Taking back a gift is frowned upon across the globe, except in Russia. Soviet leader Nikita Khrushchev handed Crimea as a gift to Ukraine in 1954, but 60 years later Russian president Vladimir Putin made a swift reclaim.
After spending the last few years making efforts for recognition as a prominent member of the globalized world, Russia has managed to isolate itself in a matter of days. Fittingly, the Crimean Peninsula also represented Russia’s estrangement from Europe in the 19th century. After building up favorable relations with European allies by cooperating against Napoleon, Russia abruptly alienated itself by launching an unexpected attack on the Ottoman Empire in 1853.
Assuming the role as protector of the Empire’s oppressed Orthodox Christians, Russia attempted to take control of the Black Sea during the three year Crimean War. Its efforts were thwarted after Britain and France intervened, forcing Russia to abandon its plans and accept a peace deal.
Russia no longer uses religion as a mantra for expanding its influence and instead styles itself as a guardian of ethnic Russians, regardless of their location. That was the excuse used in separating two regions from Georgia in 2008; a conflict mirroring this week’s annexation of Crimea.

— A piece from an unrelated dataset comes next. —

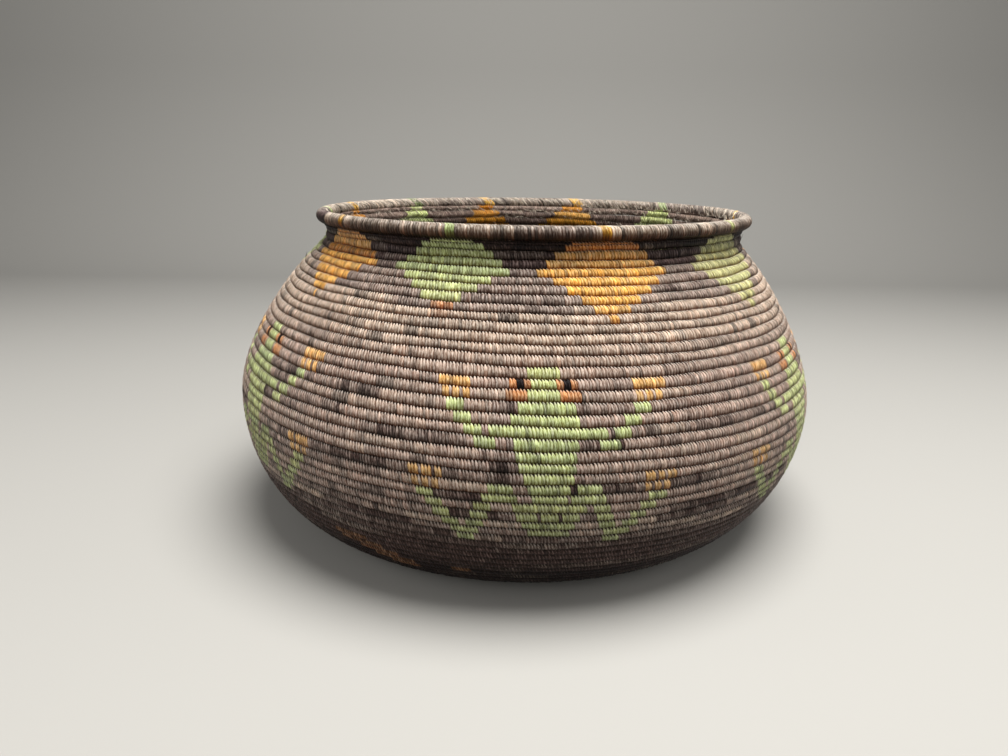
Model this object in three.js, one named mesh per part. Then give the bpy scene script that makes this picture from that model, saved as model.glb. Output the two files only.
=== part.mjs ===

While Putin targeted Crimea following Ukraine’s ambitions for European Union integration and ousting of its pro-Russian president, desires of joining NATO were the catalyst of his aggression towards Georgia. Putin still views Russia as the empire victimized by the Mongols, Vikings, Napoleon and Hitler, and reacts with alarm whenever one of its former subjects expresses a desire seek relationships with outside powers.
Like Crimea, the Georgian regions of South Ossetia and Abkhazia are primarily populated by ethnic Russians. Similarly, Russia managed to maintain a military presence in the regions following the fall of the Soviet Union. This enabled Putin to easily occupy Crimea and in 2008 helped stir up tensions in Georgia’s troubled territories.
After Georgia took a step closer to NATO membership in April 2008, Putin responded by authorizing official ties with South Ossetia and Abkhazia. The two regions had long endured uneasy relations with Georgia, but the moves from Putin amplified tensions that led to local skirmishes. This provided him with the perfect excuse to send in ‘peacekeeping’ troops to protect the ethnic Russians, emboldening the regions’ separatist movements. When Georgian troops responded to attacks from South Ossetian rebels, Putin sent his army into Georgia-proper, laying waste to any resistance over a five-day conflict that resulted in 850 deaths.
Ultimately, Russia never assumed South Ossetia and Abkhazia into its federation, but did officially recognize their independence from Georgia. The tumult was intended to send a clear message to neighbors that aspired to western relations. Yet the EU and US acted as if unaware that Russia might take action against Ukraine if it sought European integration. When Putin coerced Ukrainian president Viktor Yanukovich to reject the EU’s proposed trade deal late last year, the West stayed silent; neither voicing strong support for Yanukovich against the larger bully nor warning Russia of interference. Of course, Western leaders hoped things would be resolved quickly so that it could maintain the stability of its Russian business interests.
But when Yanukovich was chased out of power, Putin realized he had to take things another step further. The seizing of Crimea was designed to remind the new Ukrainian government that looking west brings headwinds from the east.
Today, Putin seems to be following the template from the Georgian conflict. Things have been calm since ceasefire was reached there in 2008 and Georgia remains outside NATO. As long as Ukraine does the same then Russia will not encroach beyond Crimea.
Putin is likely wary that further provocation in Ukraine could incur additional sanctions from the West, akin to the severe measures on Iran that restricted access to the global financial system and choked its economy. But Western powers will be reluctant given that Russia plays a more important role in global trade than Iran ever did. Moreover, even if sanctions are intensified, Putin’s desire for regional authority cannot be underestimated. Since the days of Peter the Great, Russian rulers have put a high value on the power of the nation, often above the health of its citizens.
Crimea will never be returned to Ukraine, but further Russian expansion is unlikely. As with Georgia, Putin is probably content that his work in Ukraine is done, for now. He has conveyed a stern warning to the new leadership while invigorating the nation’s large pro-Russian population. Calm will be solidified if May’s Ukrainian elections restore power to eastern-leaning politicians; something that will bring relief to Putin, and the West.